UPDATE Thursday a.m.
Chief Justice John G. Roberts, Jr., on Wednesday gave the District of Columbia government an extension of time until Sept. 5 to file its appeal challenging an individual rights interpretation of the Second Amendment by the D.C. Circuit Court. The opposition to the request for an extension was not received at the Court, at least not before the Chief Justice acted, it is understood.

Washington, D.C., residents who oppose the city’s strict handgun control law urged the Supreme Court on Wednesday to move along, without delay, the city government’s appeal of a federal appeals court striking down that law under the Second Amendment. Invoking the half-century old admonitions of the late Justice Felix Frankfurter, the local citizens told the Court that it should not be difficult for city lawyers to promptly prepare their petition for review.
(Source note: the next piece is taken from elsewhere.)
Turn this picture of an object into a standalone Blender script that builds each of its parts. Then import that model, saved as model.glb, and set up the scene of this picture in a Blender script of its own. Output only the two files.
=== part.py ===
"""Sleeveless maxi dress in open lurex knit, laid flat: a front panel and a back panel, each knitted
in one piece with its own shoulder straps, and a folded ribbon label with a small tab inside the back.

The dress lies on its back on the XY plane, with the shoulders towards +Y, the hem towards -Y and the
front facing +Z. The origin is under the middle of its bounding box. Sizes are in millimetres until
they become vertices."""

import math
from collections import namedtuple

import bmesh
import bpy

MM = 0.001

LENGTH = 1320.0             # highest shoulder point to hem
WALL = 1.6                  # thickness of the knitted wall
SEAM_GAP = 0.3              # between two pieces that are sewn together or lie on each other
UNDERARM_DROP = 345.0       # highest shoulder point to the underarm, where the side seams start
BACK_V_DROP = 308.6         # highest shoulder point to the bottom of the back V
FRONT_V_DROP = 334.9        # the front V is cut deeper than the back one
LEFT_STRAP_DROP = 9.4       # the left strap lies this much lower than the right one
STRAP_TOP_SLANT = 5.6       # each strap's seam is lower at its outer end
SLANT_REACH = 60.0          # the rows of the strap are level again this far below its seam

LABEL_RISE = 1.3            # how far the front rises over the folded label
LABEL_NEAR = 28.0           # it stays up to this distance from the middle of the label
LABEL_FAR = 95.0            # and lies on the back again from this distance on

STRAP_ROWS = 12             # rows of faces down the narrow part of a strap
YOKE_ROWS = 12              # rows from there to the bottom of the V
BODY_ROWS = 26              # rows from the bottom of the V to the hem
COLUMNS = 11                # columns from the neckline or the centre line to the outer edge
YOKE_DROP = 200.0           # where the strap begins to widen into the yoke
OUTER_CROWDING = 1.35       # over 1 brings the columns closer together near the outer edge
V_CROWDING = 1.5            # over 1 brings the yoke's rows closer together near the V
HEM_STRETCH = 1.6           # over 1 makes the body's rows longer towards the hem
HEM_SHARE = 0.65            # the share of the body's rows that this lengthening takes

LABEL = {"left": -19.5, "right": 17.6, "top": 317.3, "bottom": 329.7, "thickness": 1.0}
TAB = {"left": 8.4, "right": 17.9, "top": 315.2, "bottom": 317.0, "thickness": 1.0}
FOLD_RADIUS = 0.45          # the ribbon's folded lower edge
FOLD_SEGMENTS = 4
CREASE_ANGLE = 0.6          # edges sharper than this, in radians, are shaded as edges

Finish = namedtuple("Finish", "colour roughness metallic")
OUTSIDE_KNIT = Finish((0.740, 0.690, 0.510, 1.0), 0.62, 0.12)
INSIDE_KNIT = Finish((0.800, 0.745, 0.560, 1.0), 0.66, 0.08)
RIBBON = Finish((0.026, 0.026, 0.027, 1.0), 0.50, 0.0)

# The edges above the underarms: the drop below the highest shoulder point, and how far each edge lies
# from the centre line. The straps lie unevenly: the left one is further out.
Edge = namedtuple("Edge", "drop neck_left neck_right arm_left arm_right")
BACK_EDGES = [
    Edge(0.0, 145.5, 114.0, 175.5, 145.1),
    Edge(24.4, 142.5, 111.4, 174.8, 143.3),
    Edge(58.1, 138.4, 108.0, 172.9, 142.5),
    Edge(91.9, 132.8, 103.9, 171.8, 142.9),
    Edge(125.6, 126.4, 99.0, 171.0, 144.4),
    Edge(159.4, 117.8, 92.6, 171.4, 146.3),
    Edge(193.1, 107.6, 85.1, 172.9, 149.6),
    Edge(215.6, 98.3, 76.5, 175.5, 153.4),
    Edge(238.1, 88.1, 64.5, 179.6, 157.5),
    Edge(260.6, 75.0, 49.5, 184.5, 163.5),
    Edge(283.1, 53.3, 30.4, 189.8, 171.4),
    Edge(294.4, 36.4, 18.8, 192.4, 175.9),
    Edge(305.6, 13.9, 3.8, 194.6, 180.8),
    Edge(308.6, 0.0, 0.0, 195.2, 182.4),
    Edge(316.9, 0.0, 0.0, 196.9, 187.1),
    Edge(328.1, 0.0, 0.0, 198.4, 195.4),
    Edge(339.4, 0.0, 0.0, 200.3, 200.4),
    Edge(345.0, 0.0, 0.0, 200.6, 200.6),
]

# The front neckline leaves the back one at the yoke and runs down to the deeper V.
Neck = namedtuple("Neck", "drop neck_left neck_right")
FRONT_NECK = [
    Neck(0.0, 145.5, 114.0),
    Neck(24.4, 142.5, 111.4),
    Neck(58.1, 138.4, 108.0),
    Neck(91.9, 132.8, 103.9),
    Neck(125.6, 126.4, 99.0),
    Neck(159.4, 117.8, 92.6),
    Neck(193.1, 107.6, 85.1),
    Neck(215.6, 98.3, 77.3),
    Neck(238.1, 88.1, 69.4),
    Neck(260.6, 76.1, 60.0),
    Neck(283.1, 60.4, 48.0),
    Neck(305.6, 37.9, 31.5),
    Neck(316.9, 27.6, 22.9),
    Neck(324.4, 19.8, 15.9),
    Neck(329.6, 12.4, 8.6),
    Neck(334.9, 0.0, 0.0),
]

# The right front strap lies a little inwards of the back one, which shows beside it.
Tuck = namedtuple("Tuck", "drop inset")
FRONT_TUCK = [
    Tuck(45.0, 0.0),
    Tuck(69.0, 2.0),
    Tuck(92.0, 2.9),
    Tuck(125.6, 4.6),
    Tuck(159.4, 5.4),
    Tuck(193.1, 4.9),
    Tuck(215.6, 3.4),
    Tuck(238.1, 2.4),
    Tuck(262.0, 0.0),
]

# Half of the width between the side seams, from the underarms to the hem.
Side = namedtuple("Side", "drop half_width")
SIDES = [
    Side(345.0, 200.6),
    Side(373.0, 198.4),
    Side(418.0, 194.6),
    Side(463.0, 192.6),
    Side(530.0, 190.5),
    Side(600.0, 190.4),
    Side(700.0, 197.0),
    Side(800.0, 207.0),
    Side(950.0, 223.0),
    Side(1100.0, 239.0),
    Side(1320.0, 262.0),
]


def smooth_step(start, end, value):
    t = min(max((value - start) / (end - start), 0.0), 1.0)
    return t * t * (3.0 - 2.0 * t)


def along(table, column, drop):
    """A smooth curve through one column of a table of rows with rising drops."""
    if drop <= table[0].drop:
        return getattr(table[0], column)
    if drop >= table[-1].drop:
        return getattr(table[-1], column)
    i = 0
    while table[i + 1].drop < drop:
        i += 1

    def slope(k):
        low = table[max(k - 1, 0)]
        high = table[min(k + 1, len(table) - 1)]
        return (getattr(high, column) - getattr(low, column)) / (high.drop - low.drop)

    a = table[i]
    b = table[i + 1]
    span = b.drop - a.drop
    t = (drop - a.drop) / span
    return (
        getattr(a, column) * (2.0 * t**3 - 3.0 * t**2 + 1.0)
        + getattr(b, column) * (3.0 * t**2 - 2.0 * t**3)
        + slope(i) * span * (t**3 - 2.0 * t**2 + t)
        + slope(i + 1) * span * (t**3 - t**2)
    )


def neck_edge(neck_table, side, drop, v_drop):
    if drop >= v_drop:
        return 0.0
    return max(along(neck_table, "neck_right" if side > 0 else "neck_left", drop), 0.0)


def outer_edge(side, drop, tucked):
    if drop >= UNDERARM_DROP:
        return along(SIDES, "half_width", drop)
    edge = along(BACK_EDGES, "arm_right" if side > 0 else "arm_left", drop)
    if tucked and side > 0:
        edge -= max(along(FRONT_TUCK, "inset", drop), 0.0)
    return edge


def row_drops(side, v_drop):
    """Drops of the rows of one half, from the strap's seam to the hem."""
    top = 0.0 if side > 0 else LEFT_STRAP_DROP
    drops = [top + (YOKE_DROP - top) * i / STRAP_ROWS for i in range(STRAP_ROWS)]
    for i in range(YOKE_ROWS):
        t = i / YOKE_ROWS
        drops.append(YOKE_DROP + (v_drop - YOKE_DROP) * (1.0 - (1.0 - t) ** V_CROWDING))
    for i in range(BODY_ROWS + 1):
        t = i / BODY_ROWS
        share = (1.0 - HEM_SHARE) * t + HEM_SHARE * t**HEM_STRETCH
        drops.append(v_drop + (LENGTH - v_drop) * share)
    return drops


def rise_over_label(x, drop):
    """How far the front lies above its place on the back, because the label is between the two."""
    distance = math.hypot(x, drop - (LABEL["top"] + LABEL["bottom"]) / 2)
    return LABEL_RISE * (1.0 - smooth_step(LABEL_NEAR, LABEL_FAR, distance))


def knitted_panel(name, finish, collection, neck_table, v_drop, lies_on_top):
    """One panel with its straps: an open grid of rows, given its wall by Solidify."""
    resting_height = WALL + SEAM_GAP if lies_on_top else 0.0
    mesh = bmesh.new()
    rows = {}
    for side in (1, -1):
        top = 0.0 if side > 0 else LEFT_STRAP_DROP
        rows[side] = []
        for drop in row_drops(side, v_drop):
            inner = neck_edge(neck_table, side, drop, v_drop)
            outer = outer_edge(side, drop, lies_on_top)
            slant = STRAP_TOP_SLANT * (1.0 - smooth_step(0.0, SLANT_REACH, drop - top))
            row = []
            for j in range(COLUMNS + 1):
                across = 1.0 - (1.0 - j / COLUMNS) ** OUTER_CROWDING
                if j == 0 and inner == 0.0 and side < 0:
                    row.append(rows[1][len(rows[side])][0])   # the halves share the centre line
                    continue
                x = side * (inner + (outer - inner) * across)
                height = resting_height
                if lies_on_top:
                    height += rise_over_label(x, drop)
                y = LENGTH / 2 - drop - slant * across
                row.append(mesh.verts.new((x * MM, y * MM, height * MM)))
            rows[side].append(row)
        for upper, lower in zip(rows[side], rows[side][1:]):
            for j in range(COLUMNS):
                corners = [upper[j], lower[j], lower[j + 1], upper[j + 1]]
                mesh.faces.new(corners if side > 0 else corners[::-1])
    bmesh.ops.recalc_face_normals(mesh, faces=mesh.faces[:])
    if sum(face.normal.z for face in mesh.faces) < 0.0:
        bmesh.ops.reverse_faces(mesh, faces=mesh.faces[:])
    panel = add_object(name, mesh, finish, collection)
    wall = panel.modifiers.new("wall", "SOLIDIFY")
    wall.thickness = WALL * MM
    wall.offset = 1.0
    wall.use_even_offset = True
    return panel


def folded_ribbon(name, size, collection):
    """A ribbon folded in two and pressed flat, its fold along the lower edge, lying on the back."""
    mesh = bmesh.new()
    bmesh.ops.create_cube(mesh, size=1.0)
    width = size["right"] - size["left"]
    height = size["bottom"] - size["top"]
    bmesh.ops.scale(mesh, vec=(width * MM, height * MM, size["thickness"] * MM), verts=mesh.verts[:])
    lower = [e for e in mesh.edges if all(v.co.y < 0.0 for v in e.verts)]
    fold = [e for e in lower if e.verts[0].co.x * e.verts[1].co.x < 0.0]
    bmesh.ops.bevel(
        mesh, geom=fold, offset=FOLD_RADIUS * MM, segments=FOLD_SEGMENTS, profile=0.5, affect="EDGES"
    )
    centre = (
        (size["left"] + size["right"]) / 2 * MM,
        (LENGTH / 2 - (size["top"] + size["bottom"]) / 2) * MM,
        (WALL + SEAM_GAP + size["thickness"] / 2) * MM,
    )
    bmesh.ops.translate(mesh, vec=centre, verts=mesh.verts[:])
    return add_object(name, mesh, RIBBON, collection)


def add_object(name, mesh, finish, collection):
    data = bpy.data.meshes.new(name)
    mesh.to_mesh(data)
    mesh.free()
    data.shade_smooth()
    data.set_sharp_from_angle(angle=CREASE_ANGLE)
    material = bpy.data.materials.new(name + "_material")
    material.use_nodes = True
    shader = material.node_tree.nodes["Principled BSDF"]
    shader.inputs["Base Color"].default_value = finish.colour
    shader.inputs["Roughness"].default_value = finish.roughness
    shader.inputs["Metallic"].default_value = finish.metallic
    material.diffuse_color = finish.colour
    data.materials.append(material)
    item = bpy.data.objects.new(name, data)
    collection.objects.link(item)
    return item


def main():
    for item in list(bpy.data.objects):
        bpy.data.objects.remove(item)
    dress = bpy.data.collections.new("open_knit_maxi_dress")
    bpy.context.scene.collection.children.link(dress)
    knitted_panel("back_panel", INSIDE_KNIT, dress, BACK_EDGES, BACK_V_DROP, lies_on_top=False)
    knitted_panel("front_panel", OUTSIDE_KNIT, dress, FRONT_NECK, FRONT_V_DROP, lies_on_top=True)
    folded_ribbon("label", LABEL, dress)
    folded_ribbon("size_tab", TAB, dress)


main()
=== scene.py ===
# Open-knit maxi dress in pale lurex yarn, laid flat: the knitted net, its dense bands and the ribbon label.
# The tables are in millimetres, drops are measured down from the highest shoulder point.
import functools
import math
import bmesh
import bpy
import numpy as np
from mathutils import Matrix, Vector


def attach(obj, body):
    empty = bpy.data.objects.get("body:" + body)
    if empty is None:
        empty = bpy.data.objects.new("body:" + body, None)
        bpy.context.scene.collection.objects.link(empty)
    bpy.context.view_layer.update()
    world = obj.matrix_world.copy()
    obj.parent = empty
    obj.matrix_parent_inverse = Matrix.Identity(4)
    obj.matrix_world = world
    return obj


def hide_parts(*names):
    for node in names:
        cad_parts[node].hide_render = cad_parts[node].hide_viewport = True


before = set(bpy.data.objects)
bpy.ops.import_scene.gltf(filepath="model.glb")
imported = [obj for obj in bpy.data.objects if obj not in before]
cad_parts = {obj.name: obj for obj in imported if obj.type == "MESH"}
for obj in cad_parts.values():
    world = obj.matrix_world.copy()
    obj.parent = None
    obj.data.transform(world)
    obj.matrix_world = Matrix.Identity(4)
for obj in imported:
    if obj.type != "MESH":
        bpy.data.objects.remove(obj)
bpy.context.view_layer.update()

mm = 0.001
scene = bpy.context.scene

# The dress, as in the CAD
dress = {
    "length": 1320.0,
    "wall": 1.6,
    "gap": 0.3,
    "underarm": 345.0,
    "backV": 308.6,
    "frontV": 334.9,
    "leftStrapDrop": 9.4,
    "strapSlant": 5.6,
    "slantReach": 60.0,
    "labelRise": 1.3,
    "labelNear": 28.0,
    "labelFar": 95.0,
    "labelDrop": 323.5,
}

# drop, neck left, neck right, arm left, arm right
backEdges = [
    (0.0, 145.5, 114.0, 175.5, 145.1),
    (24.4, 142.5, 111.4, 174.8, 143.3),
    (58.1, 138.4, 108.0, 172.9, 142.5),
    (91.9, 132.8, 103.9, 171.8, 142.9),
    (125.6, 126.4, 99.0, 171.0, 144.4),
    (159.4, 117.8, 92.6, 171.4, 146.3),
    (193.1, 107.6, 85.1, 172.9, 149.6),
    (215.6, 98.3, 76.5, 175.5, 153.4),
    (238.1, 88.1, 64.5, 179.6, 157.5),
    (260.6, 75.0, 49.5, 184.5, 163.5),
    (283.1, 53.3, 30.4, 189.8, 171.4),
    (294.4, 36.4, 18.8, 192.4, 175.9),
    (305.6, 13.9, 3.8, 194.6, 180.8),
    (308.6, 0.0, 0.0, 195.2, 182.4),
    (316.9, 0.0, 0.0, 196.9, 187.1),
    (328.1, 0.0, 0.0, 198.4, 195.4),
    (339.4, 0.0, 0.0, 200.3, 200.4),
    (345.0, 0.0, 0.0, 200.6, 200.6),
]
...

The document can be found here.

The challengers to the local law told the Court that they”look forward” to supporting Supreme Court review of the case, but argued that the city’s appeal papers should be filed, as now scheduled, “no later than Aug. 6.”

The city on Monday asked Chief Justice John G. Roberts, Jr., for a 30-day extension of the time to file the city’s petition in the case of District of Columbia, et al., v. Heller, et al. (extension application 07A51). The city argued that it had taken on additional attorneys who needed to become familiar with the issues, and that city officials had only recently decide actually to appeal the case.

Quoting a 1957 order of the Court (Brody v. U.S.), the local gun owners said Justice Frankfurter had remarked: “I cannot emphasize too strongly that petitions for certiorari all too frequently misconceive the true nature of such petitions — the considerations governing review on certiorari — and the manner of presenting them. It does not require heavy research to charge the understanding of this Court adequately on the gravity of the issue on which review is sought and to prove to the Court the appropriateness of granting a petition for writ of certiorari.”

In their filing, the local residents said that the city had stretched out the time for considering the case in lower courts, and argued that the city has had “five months to ponder an unopposed certiorari petition on a single question of law.” That, they said, “should sufficient….Petitioners should conform their litigation plans to the Court’s rules, and not the other way around.”